Q. From your run in the 2000s to now to get back to this stage, how much have you had to change your coaching philosophies and the way kids like to be recruited and concepts to stay relevant in the way college football has changed? Or have you always kind of done things one way and just had success?

BOBBY HAUCK: Well, I would never say we've ever done things one way. I think that we have always adapted and evolved, whether it's scheme or recruiting or practice habits or training or whatever. I think everything evolves and everything adapts, and I don't think there's any way you can survive long term, meaning in our business long term is probably two years.

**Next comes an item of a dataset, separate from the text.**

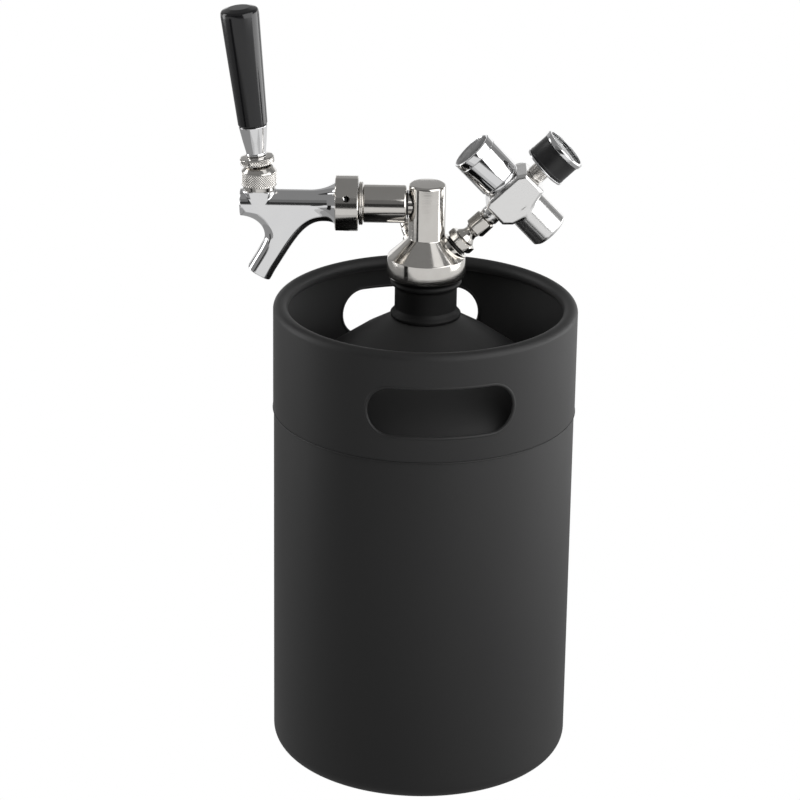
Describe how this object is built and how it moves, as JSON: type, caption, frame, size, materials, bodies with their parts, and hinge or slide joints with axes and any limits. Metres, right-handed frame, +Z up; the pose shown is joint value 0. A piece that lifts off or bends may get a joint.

But I don't think there's any way you can survive long term without adapting. To me, recruiting's become way easier. You get more information to recruit. The rules are more loosened up, so you have more contact with kids. They don't talk anymore. So all you have to do is send them a direct message or something, and that's called communicating. So that's become less cumbersome.

Yeah, we've evolved. Everything we do is evolutionary, and we'll change stuff this off-season.

Q. This is the third straight year that the participants in this title game have come from the Dakotas and Montana. Obviously every other level we've seen a little more diversification, but it seems like between these states there's pretty hot competition right now. What do you think it is about these states that seems to be bringing such a high level of football and championship quality football right now in this particular window of time?

BOBBY HAUCK: Well, I think it starts with the university wanting to support the programs. I think they're all universities that view football as important and a priority. And so the universities support the programs, which gets you a foot in the door. Now you have to go execute it.

So then if you look at it, the coaching staffs are exemplary. They know what they're doing. Then they all have a common denominator.

Just kind of back to Lucas' question, what do all these teams that have been in this game the last few years have in common? They're tough, physical, disciplined football teams.